Strong launch spurs wider change
Together with the rest of the steering committee, the students created Period Positivity, an initiative focused on access, equity, and dignity. Free pads and tampons would be provided in dispensers in school bathrooms, but the program would extend beyond products, with an education campaign plus policies to promote reproductive health and gender equity.
They launched a pilot program at St Paul’s in Term 4, 2022. It was so successful that Period Positivity was rolled out to the entire Maitland-Newcastle diocese in Term 3, 2023.
By the time Period Positivity was unveiled at St Paul’s, the class who started it all was sitting their HSC exams. They passed the baton to an incoming class, who matched their passion for the project.
Shame, stigma and skipping school
Maddie Ferry was in the new cohort. The day the dispensers were installed, she took a photo and sent it to her sister Charlotte, who had helped make it happen.
“I shed a tear,” Charlotte says. “Because it’s so much bigger than just having tampons.” There are so many more girls, women, non-binary and trans students “who can come to school now and feel safe”, she says. “Honestly, if I talk about it too much, I get emotional.”
According to research from the University of Western Sydney, a lack of support around menstruation means many Australian girls are disadvantaged in educational and extracurricular activities. A 2020 national survey revealed that close to half of all menstruating students regularly stay home from school due to their period.
“The thing that makes me feel upset about students not coming to school because they don’t have access to those products is because it’s such a simple solution,” says Sarah Gardiner, a teacher at St Paul’s and a member of the IEU Executive.
A St Paul’s survey revealed a correlation between absenteeism and a lack of access to products, Holliday says. Some experience “period poverty” – the struggle to afford sanitary goods. But accessibility is about more than cost.
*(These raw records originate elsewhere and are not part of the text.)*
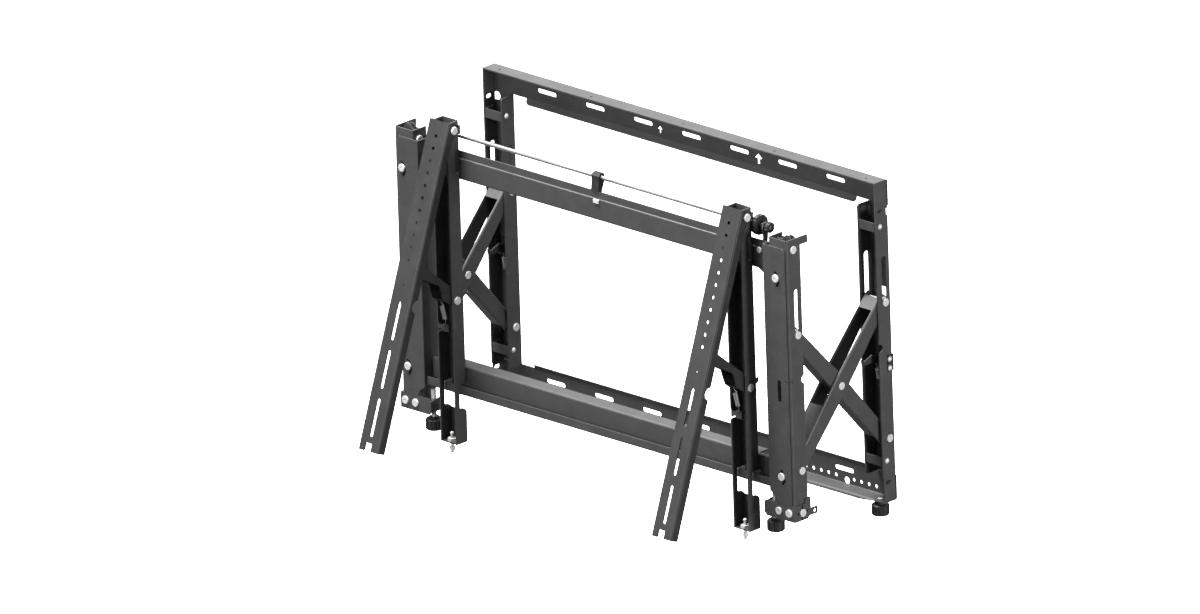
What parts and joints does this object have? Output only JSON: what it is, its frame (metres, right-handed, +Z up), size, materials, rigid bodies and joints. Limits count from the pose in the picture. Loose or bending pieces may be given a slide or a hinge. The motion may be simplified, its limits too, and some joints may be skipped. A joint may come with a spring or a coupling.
{
  "type": "pop-out video wall mount",
  "caption": "Black steel pop-out video wall mount: wall frame, scissor arms, front frame with hook-on uprights, tilting display brackets and a fine side adjuster.",
  "frame": {"origin": "middle of the four outer wall slots, on the back face that meets the wall", "axes": "+X to the right seen from the room, +Y into the wall, +Z up"},
  "size_m": [0.8668, 0.4217, 0.573],
  "materials": {
    "black_steel": "fine matt black powder coat on pressed steel sheet",
    "zinc_steel": "bright zinc plate on bolts, rivets and pins",
    "rod_steel": "drawn bright steel rod",
    "spring_steel": "phosphated spring wire",
    "black_plastic": "moulded black plastic",
    "clear_nylon": "thin clear pull loop"
  },
  "bodies": {
    "wall_frame": {"wall_top_rail": "black_steel", "wall_bottom_rail": "black_steel", "wall_left_post": "black_steel", "wall_right_post": "black_steel", "wall_post_straps": "black_steel", "wall_post_rivets": "zinc_steel", "wall_pivot_pins": "zinc_steel", "latch_brackets": "black_steel", "latch_pins": "zinc_steel", "left_latch_spring": "spring_steel", "right_latch_spring": "spring_steel"},
    "front_frame": {"front_left_post": "black_steel", "front_right_post": "black_steel", "front_left_post_cap": "black_steel", "front_right_post_cap": "black_steel", "front_left_post_shoe": "black_steel", "front_right_post_shoe": "black_steel", "front_slot_plates": "black_steel", "front_frame_bolts": "zinc_steel", "front_pivot_pins": "zinc_steel", "front_top_rail": "black_steel", "front_bottom_rail": "black_steel", "rod_clip": "black_plastic", "rod_clip_screw": "zinc_steel", "rod_stand": "black_steel"},
    "adjuster": {"adjuster_rod": "rod_steel", "adjuster_knob": "black_plastic", "adjuster_lock_knob": "black_plastic"},
    "right_inner_arm": {"right_inner_arm": "black_steel", "right_front_slide_pin": "zinc_steel", "right_cross_bolt": "zinc_steel"},
    "right_outer_arm": {"right_outer_arm": "black_steel", "right_wall_slide_pin": "zinc_steel"},
    "right_upright": {"right_upright": "black_steel", "right_upright_bolts": "zinc_steel", "right_lock_sleeve": "zinc_steel", "right_stay_spring": "spring_steel"},
    "right_display_bracket": {"right_display_bracket": "black_steel"},
    "right_stay": {"right_stay": "black_steel"},
    "right_lock_pin": {"right_lock_pin": "zinc_steel"},
    "right_pull_ring": {"right_pull_ring": "clear_nylon"},
    "right_latch_hook": {"right_latch_hook": "black_steel"},
    "wall_right_foot": {"wall_right_foot": "black_plastic"},
    "front_right_foot": {"front_right_foot": "black_plastic"},
    "left_inner_arm": {"left_inner_arm": "black_steel", "left_front_slide_pin": "zinc_steel", "left_cross_bolt": "zinc_steel"},
    "left_outer_arm": {"left_outer_arm": "black_steel", "left_wall_slide_pin": "zinc_steel"},
    "left_upright": {"left_upright": "black_steel", "left_upright_bolts": "zinc_steel", "left_lock_sleeve": "zinc_steel", "left_stay_spring": "spring_steel"},
    "left_display_bracket": {"left_display_bracket": "black_steel"},
    "left_stay": {"left_stay": "black_steel"},
    "left_lock_pin": {"left_lock_pin": "zinc_steel"},
    "left_pull_ring": {"left_pull_ring": "clear_nylon"},
    "left_latch_hook": {"left_latch_hook": "black_steel"},
    "wall_left_foot": {"wall_left_foot": "black_plastic"},
    "front_left_foot": {"front_left_foot": "black_plastic"}
  },
  "joints": [
    {"name": "fold_home", "type": "hinge", "parent": "wall_frame", "child": "right_inner_arm", "pos_m": [0.408, -0.014, -0.1614], "axis": [-1, 0, 0], "range_deg": [0, 32.4]},
    {"name": "right_arm_cross", "type": "hinge", "parent": "right_inner_arm", "child": "right_outer_arm", "pos_m": [0.408, -0.113, -0.0484], "axis": [-1, 0, 0], "range_deg": [-64.8, 0]},
    {"name": "front_frame_level", "type": "hinge", "parent": "right_outer_arm", "child": "front_frame", "pos_m": [0.408, -0.212, -0.1614], "axis": [-1, 0, 0], "range_deg": [0, 32.4]},
    {"name": "left_arm_fold", "type": "hinge", "parent": "wall_frame", "child": "left_inner_arm", "pos_m": [-0.408, -0.014, -0.1614], "axis": [-1, 0, 0], "range_deg": [0, 32.4]},
    {"name": "left_arm_cross", "type": "hinge", "parent": "left_inner_arm", "child": "left_outer_arm", "pos_m": [-0.408, -0.113, -0.0484], "axis": [-1, 0, 0], "range_deg": [-64.8, 0]},
    {"name": "side_shift", "type": "slide", "parent": "front_frame", "child": "right_upright", "axis": [1, 0, 0], "range_m": [-0.004, 0.004]},
    {"name": "left_side_shift", "type": "slide", "parent": "front_frame", "child": "left_upright", "axis": [1, 0, 0], "range_m": [-0.004, 0.004]},
    {"name": "adjuster_turn", "type": "hinge", "parent": "right_upright", "child": "adjuster", "pos_m": [0.346, -0.204, 0.228], "axis": [1, 0, 0], "continuous": true},
    {"name": "right_bracket_tilt", "type": "hinge", "parent": "right_upright", "child": "right_display_bracket", "pos_m": [0.32, -0.23, 0.2458], "axis": [1, 0, 0], "range_deg": [0, 20]},
    {"name": "right_stay_swing", "type": "hinge", "parent": "right_upright", "child": "right_stay", "pos_m": [0.32, -0.23, -0.0384], "axis": [1, 0, 0], "range_deg": [-49.7, 0], "deforming": ["right_stay_spring"]},
    {"name": "right_lock_pull", "type": "slide", "parent": "right_upright", "child": "right_lock_pin", "axis": [0, 0, -1], "range_m": [0, 0.004], "stiffness_N_per_m": 200, "springref_m": -0.005},
    {"name": "right_ring_swing", "type": "hinge", "parent": "right_lock_pin", "child": "right_pull_ring", "pos_m": [0.32, -0.232, -0.2928], "axis": [1, 0, 0], "range_deg": [-40, 40]},
    {"name": "right_latch", "type": "hinge", "parent": "wall_frame", "child": "right_latch_hook", "pos_m": [0.408, -0.01, -0.034], "axis": [-1, 0, 0], "range_deg": [0, 20], "stiffness_Nm_per_rad": 0.1, "springref_deg": -11.46, "deforming": ["right_latch_spring"]},
    {"name": "wall_right_foot_turn", "type": "hinge", "parent": "wall_frame", "child": "wall_right_foot", "pos_m": [0.408, -0.018, -0.283], "axis": [0, 0, 1], "continuous": true},
    {"name": "front_right_foot_turn", "type": "hinge", "parent": "front_frame", "child": "front_right_foot", "pos_m": [0.373, -0.217, -0.265], "axis": [0, 0, 1], "continuous": true},
    {"name": "left_bracket_tilt", "type": "hinge", "parent": "left_upright", "child": "left_display_bracket", "pos_m": [-0.32, -0.23, 0.2458], "axis": [1, 0, 0], "range_deg": [0, 20]},
    {"name": "left_stay_swing", "type": "hinge", "parent": "left_upright", "child": "left_stay", "pos_m": [-0.32, -0.23, -0.0384], "axis": [1, 0, 0], "range_deg": [-49.7, 0], "deforming": ["left_stay_spring"]},
    {"name": "left_lock_pull", "type": "slide", "parent": "left_upright", "child": "left_lock_pin", "axis": [0, 0, -1], "range_m": [0, 0.004], "stiffness_N_per_m": 200, "springref_m": -0.005},
    {"name": "left_ring_swing", "type": "hinge", "parent": "left_lock_pin", "child": "left_pull_ring", "pos_m": [-0.32, -0.232, -0.2928], "axis": [1, 0, 0], "range_deg": [-40, 40]},
    {"name": "left_latch", "type": "hinge", "parent": "wall_frame", "child": "left_latch_hook", "pos_m": [-0.408, -0.01, -0.034], "axis": [-1, 0, 0], "range_deg": [0, 20], "stiffness_Nm_per_rad": 0.1, "springref_deg": -11.46, "deforming": ["left_latch_spring"]},
    {"name": "wall_left_foot_turn", "type": "hinge", "parent": "wall_frame", "child": "wall_left_foot", "pos_m": [-0.408, -0.018, -0.283], "axis": [0, 0, 1], "continuous": true},
    {"name": "front_left_foot_turn", "type": "hinge", "parent": "front_frame", "child": "front_left_foot", "pos_m": [-0.373, -0.217, -0.265], "axis": [0, 0, 1], "continuous": true}
  ],
  "couplings": [
    {"joint": "right_arm_cross", "follows": "fold_home", "ratio": -2},
    {"joint": "front_frame_level", "follows": "fold_home", "ratio": 1},
    {"joint": "left_arm_fold", "follows": "fold_home", "ratio": 1},
    {"joint": "left_arm_cross", "follows": "fold_home", "ratio": -2},
    {"joint": "left_side_shift", "follows": "side_shift", "ratio": 1},
    {"joint": "right_stay_swing", "follows": "right_bracket_tilt", "ratio": -2.485},
    {"joint": "left_stay_swing", "follows": "left_bracket_tilt", "ratio": -2.485}
  ]
}
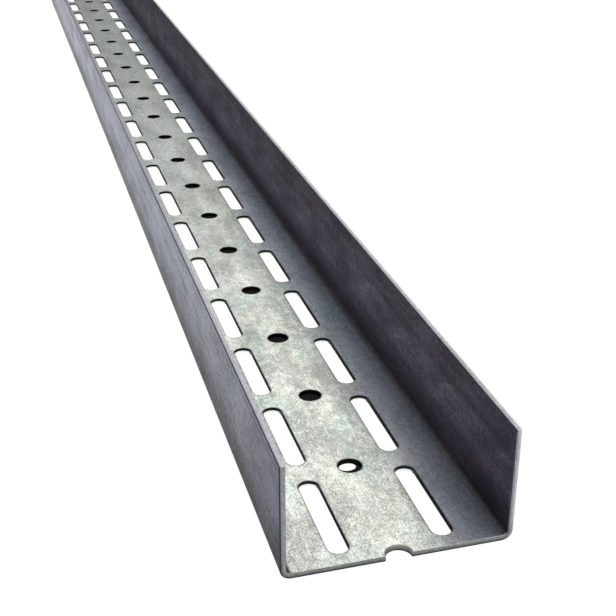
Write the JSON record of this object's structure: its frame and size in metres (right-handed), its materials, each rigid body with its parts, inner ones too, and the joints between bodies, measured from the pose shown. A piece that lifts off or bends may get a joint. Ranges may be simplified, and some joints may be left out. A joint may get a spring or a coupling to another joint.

St Paul’s found that many students felt uncomfortable going to the office to request a sanitary item. “You’d whisper it”, says Maddie, “you wouldn’t want anyone to hear you asking for it”. When she was a student, Burns says, “there was a lot of secrecy”. She remembers her peers hiding pads up their sleeves.
Periods have long been a source of shame, but Period Positivity is attempting to destigmatise menstruation. Access to pads and tampons should be as basic as toilet paper and hand soap, Burns says.
The importance of education
Period Positivity “did teach people that it’s not something to be ashamed of”, says Jess Robinson, a member of the 2023 class that led the initiative.
A key focus of Period Positivity is removing the taboo of menstruating. To do that, students need to be taught about the realities of periods, says Robinson, who believes the curriculum isn’t filling the gap.
“We don’t get educated, we get taught,” she says. Girls are told the basics: their uterine wall will shed once a month. But what is really needed is in-depth education about the whole experience, “symptoms, pain, cramps” she says, banging her fist on the table to emphasise each point.